With strength and conditioning training, it’s not just about getting the workouts in, but also when and how you get the workouts in. Developing strength, power and fitness all at the same time are common objectives for team sport athletes. Strength and power facilitate explosive movements and speed on the field and promote increases in lean body mass. On the other hand, fitness facilitates stamina on the field, promotes faster recovery between training sessions and limits injury risk by thwarting fatigue. Unfortunately, fitness and power are opposing performance qualities that require different training methods and stimulate opposing adaptations. Many coaches understand this as the interference effect where strength and power gains can be limited when too much endurance training is performed around the same time.
A new study published ahead of print in the European Journal of Applied Physiology aimed to determine the effect of concurrent power and endurance training in young physically active female subjects. The subjects were split into a power training group and a power + endurance training group. Both groups performed identical lower body resistance-based workouts aimed at developing explosive power 3 times per week for 6 weeks. However, the power + endurance group performed low intensity running for 30 minutes (60-70% of maximum heart rate) approximately 10 minutes after the resistance training session. Before and after the 6-week training period, all subjects were tested for counter-movement jump, isometric leg press force and rate of force development, half squat 1RM, vastus lateralis fiber thickness and contraction velocity as well as exercise heart rate.

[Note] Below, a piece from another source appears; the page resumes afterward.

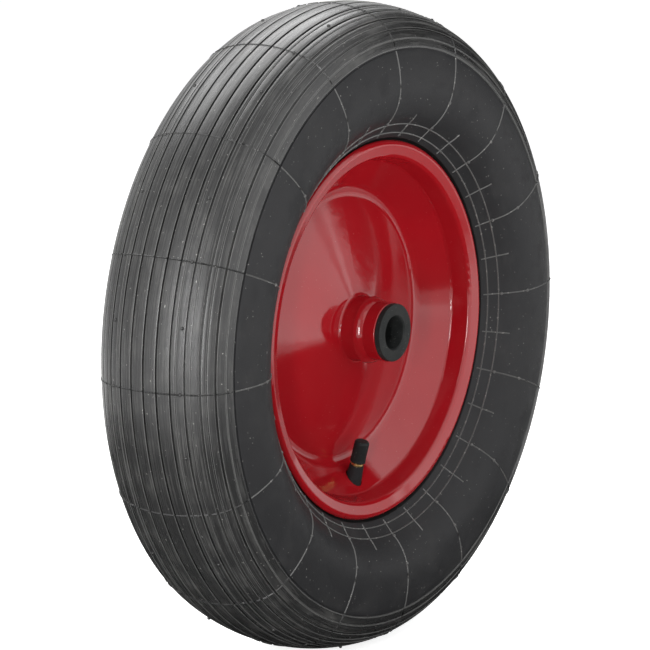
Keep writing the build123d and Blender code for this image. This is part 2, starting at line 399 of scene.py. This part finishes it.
mouldMakers = (makeMouldLines, makeBeadTicks, makeBeadRings, makeNubs)
mouldPieces = [make(tyreShape, mouldLines) for make in mouldMakers]
print("stage 4: mould lines made", sum(len(piece.data.polygons) for piece in mouldPieces), "faces")


# valve: the thread on the brass insert, wound round the stem's own axis
valveShape = {
    "foot": (0.006072, -0.010, -0.093893),      # where the stem meets the rim's wall
    "stem": (-0.062032, -0.275637, 0.959258),   # its direction
    "threadRadius": 0.00380,
    "threadHeight": 0.00023,
    "halfRidge": 0.36,                          # a share of the pitch
    "pitch": 0.0008,
    "low": 0.0091,                              # height over the foot where the thread begins
    "turns": 14,
    "stepsPerTurn": 28,
}


def makeThread(valve):
    bm = bmesh.new()
    half = valve["pitch"] * valve["halfRidge"]
    low = valve["low"]
    radius = valve["threadRadius"]
    ridge = closedLoop(bm, ((radius, 0, low - half), (radius + valve["threadHeight"], 0, low),
                            (radius, 0, low + half)))
    bmesh.ops.spin(bm, geom=ridge, cent=(0, 0, 0), axis=(0, 0, 1), angle=radians(360 * valve["turns"]),
                   steps=valve["turns"] * valve["stepsPerTurn"],
                   dvec=(0, 0, valve["pitch"] / valve["stepsPerTurn"]))
    closeEnds(bm)
    leaning = Vector(valve["stem"]).to_track_quat("Z", "Y").to_matrix()
    bmesh.ops.rotate(bm, verts=bm.verts, cent=(0, 0, 0), matrix=leaning)
    bmesh.ops.translate(bm, verts=bm.verts, vec=valve["foot"])
    return newPiece(bm, "valveThread")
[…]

The results showed that countermovement jump height (+10.7%) and peak power (+12.9%) significantly increased for the power group, but not for the power + endurance group (+3.4% and 5.1%, respectively). Isometric force and half squat 1RM improved similarly in both groups. Muscle thickness and contraction velocity improved only in the power group. Exercise heart rate was reduced in the power + endurance group, but not in the power group. The authors conclude that endurance training following power-based workouts impairs muscle growth and limits improvements in power. Therefore, schedule permitting, coaches should plan conditioning work on separate days from power training, or at the very least later in the day.
Terzis, G., Spengos, K., Methenitis, S., Aagaard, P., Karandreas, N., & Bogdanis, G. (2016). Early phase interference between low-intensity running and power training in moderately trained females. European journal of applied physiology, 116(5), 1063-1073.